Wallie and I started walking the route in January. That’s when we met Bekki.

She was the first to approach. Black coat, bright yellow eyes, and a cautious curiosity. A woman on the street called her “Blacky,” like every black dog on the island. We renamed her Bekki.
She was thin but playful, always checking over her shoulder while eating. The others would drive her off. I often fed her part, hidden behind walls or cars so she could eat in peace.
But that peace was never long.

Five weeks ago, on a Monday, I found her collapsed in front of the same house where she usually lingered. She looked starved, weak, and terrified.
A woman came out. No, the dog wasn’t hers, she said. I hand-fed Bekki what little she could eat, then left. But the image followed me. The dread haunted my sleep for nights.
A few days later, I returned again with food. She came limping, emaciated. Trailing behind two others—Mama and LilOne. When she stepped closer, I saw the wound.
A clean gash split open her hind leg. The fat, tendon, and bone of her ankle exposed. Her eyes, once bright, were dulled. Her tail didn’t wag; it tucked low underneath the belly in extreme fear.
I froze. Not because of the oozing red and white area on her leg—but because I recognized it.
This was no accident. No dog fight. No car.
A crime scene.
This was surgical. Performed by a human. Evil human.
She followed the food into an abandoned house away from the rest. She ate a little, then crawled beneath a filthy bed, out of reach.

When I came back later, she was gone. I searched with her photo, but people shrugged. “Not my dog.” “Never seen her.”
I went back every two hours until nightfall. No life under that bed, or around the streets.
The next morning, I brought my husband, Michel. And my luck. Bekki showed up. She was still wearing her collar. I hooked the leash fast and carried her to the car.
She trembled in my arms, on my lap, all the way to the vet.
A dog that size shouldn’t shake like that. A dog that size shouldn’t need to be carried like that. But I held her. I told myself this wasn’t the time to worry about what came next—what this would mean for our home, for Wallie, for our marriage. All that mattered was that we saved her. That her pain would soon end.
And in that moment, that was enough.

It’s been nearly four weeks now. The surface wounds have healed, but the deep cut—down to the bone—remains open. I visit her often. Bring Wallie. We sit with her, let her smell us, try to stitch a thread of trust to begin again.
Sometimes she still tucks her tail. But she’s eating again. She recognizes my voice. My scent. My love.

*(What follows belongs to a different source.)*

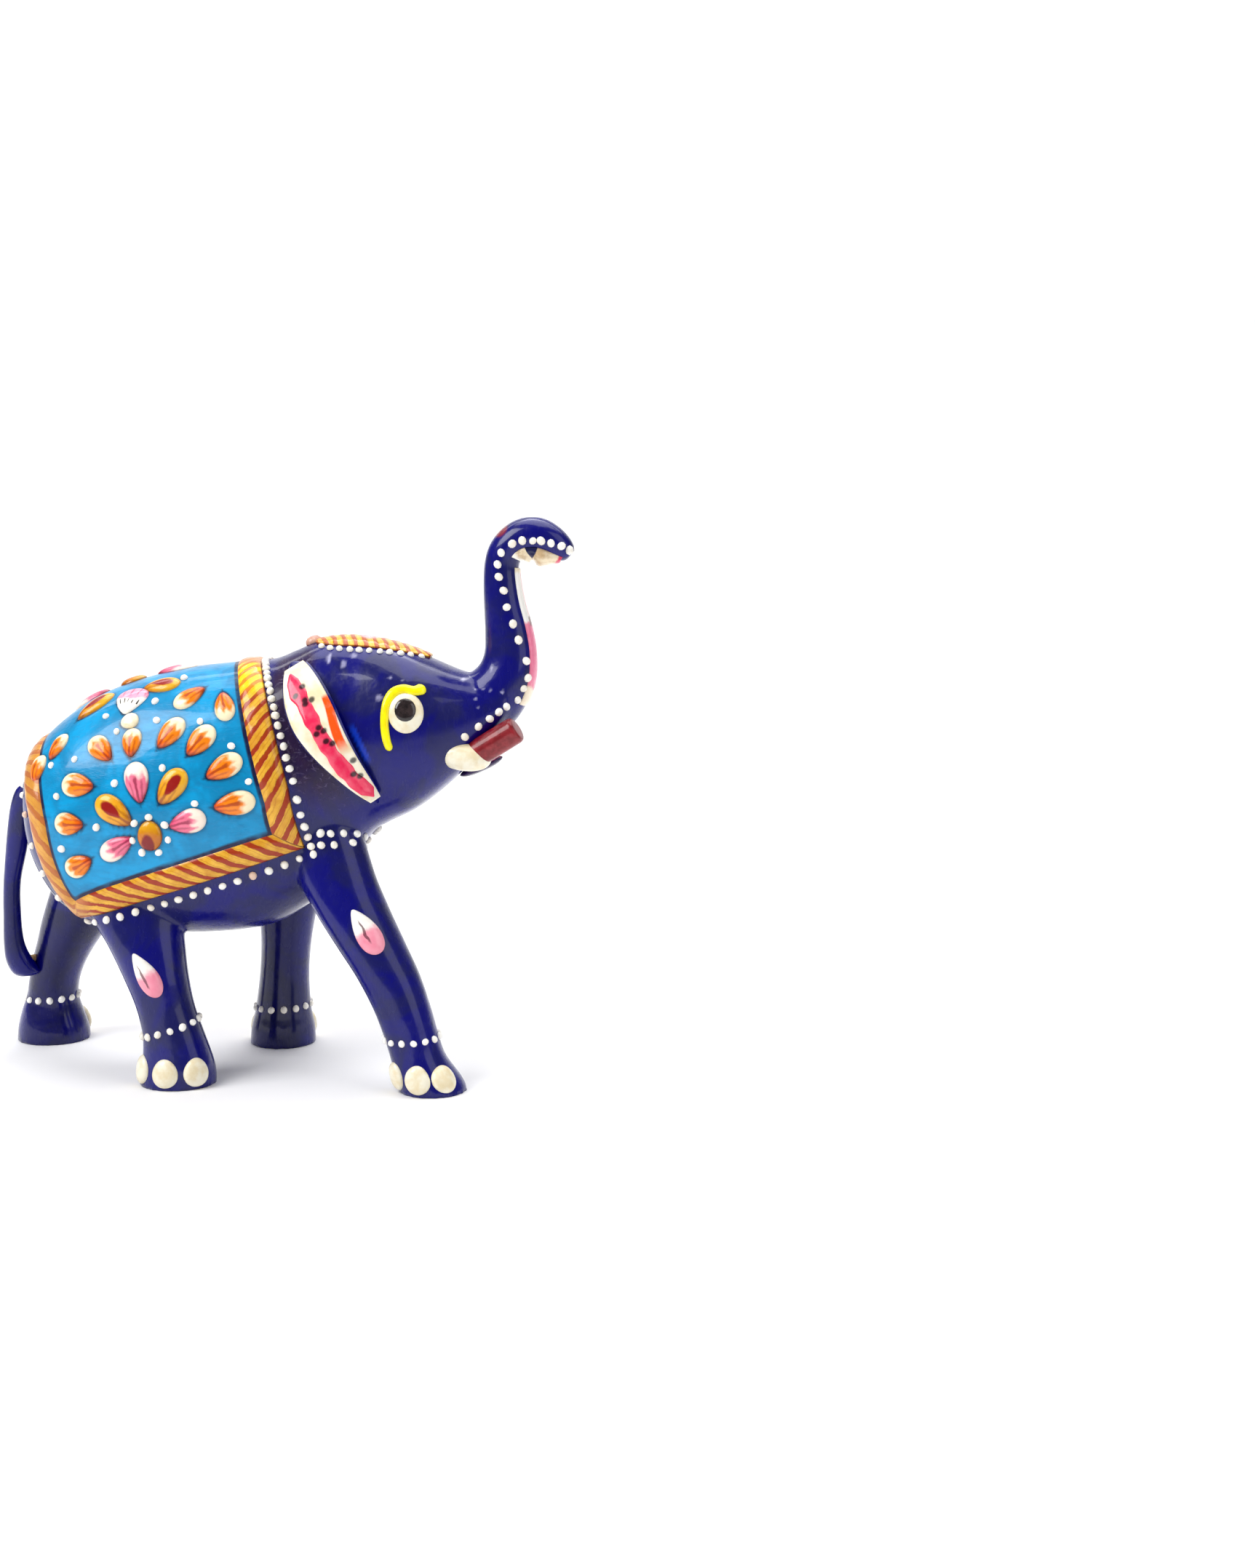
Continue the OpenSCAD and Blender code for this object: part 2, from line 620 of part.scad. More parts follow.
ear_edge = 1.2;
ear_swell = 2.2;
module ear_form() {
    acrosses = [-1, -0.6, -0.2, 0.2, 0.6, 1];
    function thick(across) = ear_edge + ear_swell * sqrt(1 - across * across);
    rings = [for (share = [0 : 0.0625 : 1])
        concat(
            [for (a = acrosses) ear_point(share, a) + [0, thick(a), 0]],
            [for (i = [len(acrosses) - 1 : -1 : 0]) ear_point(share, acrosses[i])])];
    skin(rings);
}

// ---- wood blocks ----
module torso() {
    color(navy) scale(size) difference() {
        union() {
            body_form(body_rear_x, 45);
            leg_form(right_front_rows, -1, 24, 75);
            leg_form(left_front_rows, 1, 24, 74);
            leg_form(right_hind_rows, -1, 24, 78);
            leg_form(left_hind_rows, 1, 24, 78);
        }
        above(leg_joint_z - whole);
        ahead_of(neck_point, neck_rise);
        neck_rods(bore_spare, bore_clearance);
        leg_rods(bore_spare, bore_clearance);
        tail_top_rod(bore_spare, bore_clearance);
    }
}

module head() {
    color(navy) scale(size) difference() {
        intersection() {
            union() {
                body_form(3, body_front_x);
                trunk_form(0, 5);
            }
            ahead_of(neck_point, neck_rise);
        }
        ahead_of(trunk_joint_point, trunk_joint_rise);
        neck_rods(bore_spare, bore_clearance);
        trunk_rod(bore_spare, bore_clearance);
        both_sides() {
            peg_tenon(bore_spare, bore_clearance);
            ear_rod(bore_spare, bore_clearance);
        }
    }
}

module trunk() {
    color(navy) scale(size) difference() {
        intersection() {
            union() {
                body_form(45, body_front_x);
                trunk_form(0, trunk_last);
            }
            ahead_of(trunk_joint_point, trunk_joint_rise);
        }
        trunk_rod(bore_spare, bore_clearance);
    }
}

module leg_block(rows, side) {
    color(navy) scale(size) difference() {
        leg_form(rows, side, 0, 49);
        above(leg_joint_z);
        leg_rod(rows, side, bore_spare, bore_clearance);
    }
}

module right_front_leg() { leg_block(right_front_rows, -1); }
module left_front_leg() { leg_block(left_front_rows, 1); }
module right_hind_leg() { leg_block(right_hind_rows, -1); }
module left_hind_leg() {
    difference() {
        leg_block(left_hind_rows, 1);
        scale(size) tail_low_rod(bore_spare, bore_clearance);
    }
}

module right_ear() {
    color(navy) scale(size) difference() {
        ear_form();
        body_form(6, 36);
        ear_rod(bore_spare, bore_clearance);
    }
}
module left_ear() { mirror([0, 1, 0]) right_ear(); }
module tail() {
    color(navy) scale(size) difference() {
        tail_form();
        body_form(body_rear_x, -50);
        leg_form(left_hind_rows, 1, 9, 39);
        tail_top_rod(bore_spare, bore_clearance);
        tail_low_rod(bore_spare, bore_clearance);
    }
}
module lower_lip() {
    color(navy) scale(size) difference() {
        lip_form();
        body_form(40, 60);
    }
}
module right_tusk_root() {
    color(cream) scale(size) difference() {
        root_form();
        body_form(36, 64);
        peg_body();
        peg_tenon(bore_spare, bore_clearance);
    }
}
module left_tusk_root() { mirror([0, 1, 0]) right_tusk_root(); }
module tusk_peg(length) {
    color([0.5, 0.1, 0.12]) scale(size) {
        peg_body(length);
        peg_tenon();
    }
}
module right_tusk_peg() { tusk_peg(peg_length); }
module left_tusk_peg() { mirror([0, 1, 0]) tusk_peg(left_peg_length); }

module neck_dowels() { color(wood) scale(size) neck_rods(); }
module trunk_dowel() { color(wood) scale(size) trunk_rod(); }
module leg_dowels() { color(wood) scale(size) leg_rods(); }
module tail_pins() {
    color(wood) scale(size) {
        tail_top_rod();
        tail_low_rod();
    }
}
module ear_pins() { color(wood) scale(size) both_sides() ear_rod(); }

// ---- relief: saddle cloth ----
band_profile = [[0, 0], [0.12, 0.7], [0.5, 1], [0.88, 0.7], [1, 0]];
cloth_u_steps = 12;
cloth_v_steps = 22;
front_steps = 31;
hem_steps = 16;
rear_steps = 27;

function span(from, to, steps) = [for (i = [0 : steps]) from + (to - from) * i / steps];
// The same row of values without its last one, for an edge that runs on into the next
function open_span(from, to, steps) = [for (i = [0 : steps - 1]) from + (to - from) * i / steps];

module saddle_cloth() {
    color([0, 0.55, 0.76]) scale(size)
    plate(panel_face, span(rear_band, 1 - front_band, cloth_u_steps), span(-1, 1, cloth_v_steps),
        0.005, 0.01, function (u, v) cloth_thick);
}

module cloth_border() {
    outer = concat(
        [for (v = open_span(-1, 1, front_steps)) [1, v]],
        [for (u = open_span(1, 0, hem_steps)) [u, 1]],
        [for (v = open_span(1, -1, rear_steps)) [0, v]],
        [for (u = open_span(0, 1, hem_steps)) [u, -1]]);
    function inner(q) =
        let (u = rear_band + (1 - rear_band - front_band) * q[0])
        [u, q[1] * hem_share(u)];
    rings = [for (q = outer)
        [for (row = band_profile)
            let (uv = q * (1 - row[0]) + inner(q) * row[0])
            cloth_face(uv[0], uv[1])
                + normal_of(cloth_face, uv[0], uv[1], 0.005, 0.01) * border_height * row[1]]];
    color(gold) scale(size) skin_loop(rings);
}

front_dots = 22;
hem_dots = 16;
rear_dots = 10;
front_dot_offset = 1.014;
front_dot_spread = 0.014;
hem_dot_offset = 1.045;
rear_dot_offset = -0.03;
module cloth_edge_dots() {
    corner = front_dot_offset + front_dot_spread;
    spots = concat(
        [for (i = [-front_dots : front_dots])
            [front_dot_offset + front_dot_spread * pow(i / front_dots, 2), i / front_dots]],
        [for (i = [0 : hem_dots], side = [-1, 1])
            [rear_dot_offset + (corner - rear_dot_offset) * i / hem_dots, side * hem_dot_offset]],
        [for (i = [1 - rear_dots : rear_dots - 1]) [rear_dot_offset, i / rear_dots]]);
    color(cream) scale(size)
    for (spot = spots) dot_on(cloth_face, spot[0], spot[1], 0.005, 0.01, edge_dot_d);
}

// Pads and dots that lie on the cloth, given by X and Z on its right half
cloth_top = lifted(body_face, cloth_thick, 0.3, 1);
module cloth_pads(rows, sharpness) {
    for (row = rows)
        pad(cloth_top, row[0], body_turn(row[0], row[1]), 0.3, 1, row[3] * petal_length,
            row[4] * petal_length, -row[2], petal_height, sharpness);
}

module spine_pad(x, heading, length, width) {
    pad(cloth_top, x, 0, 0.3, 1, length, width, heading, petal_height, 0.3);
}

module field_dots() {
    color(cream) scale(size) both_sides()
    for (row = field_dot_rows)
        dot_on(cloth_top, row[0], body_turn(row[0], row[1]), 0.3, 1, field_dot_d);
}

module orange_petals() { color([1, 0.5, 0.05]) scale(size) both_sides() cloth_pads(orange_rows, 0.45); }
module gold_petals() { color(gold) scale(size) both_sides() cloth_pads(gold_rows, 0.4); }
module pink_petals() { color([0.95, 0.4, 0.55]) scale(size) both_sides() cloth_pads(pink_rows, 0.5); }

module flower_hearts() {
    color([0.6, 0.35, 0.05]) scale(size) {
        both_sides() cloth_pads(heart_rows, 0.1);
        spine_pad(spine_heart_x, 0, 0.8 * petal_length, 0.72 * petal_length);
    }
}

module top_flower() {
    color([0.95, 0.45, 0.6]) scale(size) {
        both_sides() cloth_pads(tulip_rows, 0.6);
        for (row = spine_petal_rows) spine_pad(row[0], row[1], 1.2 * petal_length, 0.75 * petal_length);
    }
}

module tulip_bases() { color(cream) scale(size) both_sides() cloth_pads(tulip_base_rows, -0.3); }

// ---- relief: head ----
head_cloth_thick = 0.9;
head_dots = 11;
head_dot_offset = 1.2;
knob_x = 12.2;
knob_d = 4.6;

module head_cloth() {
    color(gold) scale(size)
    plate(head_cloth_face, span(0, 1, 14), span(-1, 1, 8), 0.01, 0.02,
        function (u, v) head_cloth_thick * (1 - 0.5 * v * v * v * v));
}

module head_cloth_dots() {
    color(cream) scale(size)
    for (i = [0 : head_dots - 1], side = [-1, 1])
        dot_on(head_cloth_face, 0.06 + 0.88 * i / (head_dots - 1), side * head_dot_offset, 0.01, 0.02,
            0.85 * edge_dot_d);
}

module head_knob() { color([0.8, 0.6, 0.5]) scale(size) dot_on(body_face, knob_x, 0, 0.3, 1, knob_d); }

module eye_whites() {
    color(cream) scale(size) both_sides()
    pad(body_face, eye_spot[0], body_turn(eye_spot[0], eye_spot[1]), 0.3, 1, eye_size[0], eye_size[1],
        90, eye_height, 0, 16);
}

module pupils() {
    color([0.06, 0.06, 0.06]) scale(size) both_sides()
    pad(lifted(body_face, eye_height, 0.3, 1), pupil_spot[0], body_turn(pupil_spot[0], pupil_spot[1]),
        0.3, 1, pupil_size[0], pupil_size[1], 90, pupil_height, 0, 14);
}

// Raised line on the body through rows of X and Z
line_profile = [[-1, 0], [-0.7, 0.7], [0, 1], [0.7, 0.7], [1, 0]];
module raised_line(rows, width_rows, height) {
    function spot(t) = let (q = along(rows, t)) body_point(q[0], body_turn(q[0], q[1]));
    last = len(rows) - 1;
    rings = [for (t = [0 : 0.5 : last])
        let (
            q = along(rows, t),
            p = spot(t),
            normal = normal_of(body_face, q[0], body_turn(q[0], q[1]), 0.3, 1),
            way = unit(spot(min(t + 0.1, last)) - spot(max(t - 0.1, 0))),
            side = unit(cross(way, normal)))
        [for (row = line_profile)
            p + side * row[0] * smooth_at(width_rows, t)[1] + normal * height * row[1]]];
    skin(rings);
}

module eyebrows() {
    color([0.98, 0.93, 0.1]) scale(size) both_sides() raised_line(brow_rows, brow_width_rows, brow_height);
}

ear_face_thick = 0.4;
ear_stripe_height = 0.7;
module ear_faces() {
    color(cream) scale(size) both_sides()
    plate(ear_front, span(0.03, 0.97, 12), span(-0.9, 0.9, 4), 0.01, 0.02,
        function (share, across) ear_face_thick);
}

module ear_stripes() {
    color([0.93, 0.25, 0.4]) scale(size) both_sides()
    plate(lifted(ear_front, ear_face_thick, 0.01, 0.02), span(0.07, 0.95, 12), span(-0.36, 0.3, 2),
        0.01, 0.02, function (share, across) ear_stripe_height);
}

// ---- relief: neck, trunk and legs ----
bead_rows = [[16.8, 67, 28.4, 64.4], [17.2, 63.2, 27.6, 60.6]];
beads_in_row = 6;
module neck_beads() {
    color(cream) scale(size) both_sides()
    for (row = bead_rows, i = [0 : beads_in_row - 1]) {
        f = i / (beads_in_row - 1);
        x = row[0] + (row[2] - row[0]) * f;
        dot_on(body_face, x, body_turn(x, row[1] + (row[3] - row[1]) * f), 0.3, 1, edge_dot_d);
    }
}

module trunk_dots() {
    color(cream) scale(size) both_sides() {
        for (row = trunk_dot_rows) dot_on(trunk_face, row[1], row[0], 1, 0.02, edge_dot_d);
        for (row = snout_dot_rows) dot_on(body_face, row[0], body_turn(row[0], row[1]), 0.3, 1, edge_dot_d);
    }
}

lining_thick = 0.5;
module trunk_lining() {
    color(cream) scale(size)
    plate(trunk_face, span(-34, 34, 4), span(1.5, 7, 16), 1, 0.02, function (turn, t) lining_thick);
}

mouth_lobe = 2.3;
mouth_peak = 11.6;
mouth_spread = 2.2;
module trunk_mouth() {
    color(cream) scale(size)
    plate(trunk_face, span(-58, 58, 6), span(8, 14, 12), 1, 0.02,
        function (turn, t)
            lining_thick + mouth_lobe * cos(turn) * exp(-pow((t - mouth_peak) / mouth_spread, 2)));
}

module leg_drops() {
    color([0.97, 0.55, 0.65]) scale(size)
    for (trim = leg_trim)
        pad(leg_face(trim[0], trim[1]), -trim[1] * trim[2], trim[3], 1, 0.3, trim[5], trim[6],
            trim[1] < 0 ? trim[4] : 180 - trim[4], petal_height, 0.6);
}

anklet_dot_count = 14;
module anklet_dots() {
    color(cream) scale(size)
    for (trim = leg_trim, i = [0 : anklet_dot_count - 1]) {
        turn = 360 * i / anklet_dot_count;
        dot_on(leg_face(trim[0], trim[1]), turn, trim[7] + trim[8] * cos(turn), 1, 0.3, anklet_dot_d);
    }
}

module toenails() {
    color(cream) scale(size)
    for (trim = leg_trim, turn = toenail_turns)
        pad(leg_face(trim[0], trim[1]), -trim[1] * turn, toenail_z, 1, 0.3, toenail_size[0],
            toenail_size[1], 90, toenail_height, 0.2);
}

torso();
head();
trunk();
right_front_leg();
left_front_leg();
right_hind_leg();
left_hind_leg();
right_ear();
left_ear();
tail();
lower_lip();
right_tusk_root();
left_tusk_root();
right_tusk_peg();
left_tusk_peg();
neck_dowels();
trunk_dowel();
leg_dowels();
tail_pins();
ear_pins();
saddle_cloth();
cloth_border();
cloth_edge_dots();
field_dots();
orange_petals();
gold_petals();
pink_petals();
flower_hearts();
top_flower();
tulip_bases();
head_cloth();
head_cloth_dots();
head_knob();
ear_faces();
ear_stripes();
eye_whites();
pupils();
eyebrows();
neck_beads();
trunk_dots();
trunk_lining();
trunk_mouth();
leg_drops();
anklet_dots();
toenails();
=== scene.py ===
import bmesh
import bpy
import numpy as np
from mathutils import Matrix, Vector


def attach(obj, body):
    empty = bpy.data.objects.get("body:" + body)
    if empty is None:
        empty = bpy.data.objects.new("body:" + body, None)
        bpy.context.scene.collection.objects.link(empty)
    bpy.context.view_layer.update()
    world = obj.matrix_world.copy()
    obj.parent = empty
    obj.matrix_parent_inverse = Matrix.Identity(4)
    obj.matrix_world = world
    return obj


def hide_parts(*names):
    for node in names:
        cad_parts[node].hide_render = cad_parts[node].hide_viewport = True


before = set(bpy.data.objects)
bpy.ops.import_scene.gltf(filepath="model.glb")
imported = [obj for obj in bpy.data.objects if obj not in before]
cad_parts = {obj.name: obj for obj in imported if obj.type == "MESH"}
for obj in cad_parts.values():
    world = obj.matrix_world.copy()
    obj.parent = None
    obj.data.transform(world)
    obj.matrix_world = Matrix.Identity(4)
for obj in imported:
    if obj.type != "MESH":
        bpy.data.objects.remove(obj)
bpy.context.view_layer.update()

scene = bpy.context.scene
mm = 0.001 * 149 / 149.2  # one drawn millimetre, in metres
dice = np.random.default_rng(5)
print("frame loaded")


# Curves through rows of numbers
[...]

We won’t put her back on the street. Not now. Not with what we know.
A week after we brought her in, the authorities began posting banners about the surge in dog and car poisonings. Pets vanishing. The dog meat trade is still alive and moving in the shadows across Bali.
And still, she lived. Bekki survived whatever cruelty found her. And she found her way back to me.
That’s what moved me most. That’s what silenced all of my fear, and I felt enough.

Stay strong, girl.
Kindness doesn’t always win. But it tries. And that has to count for something.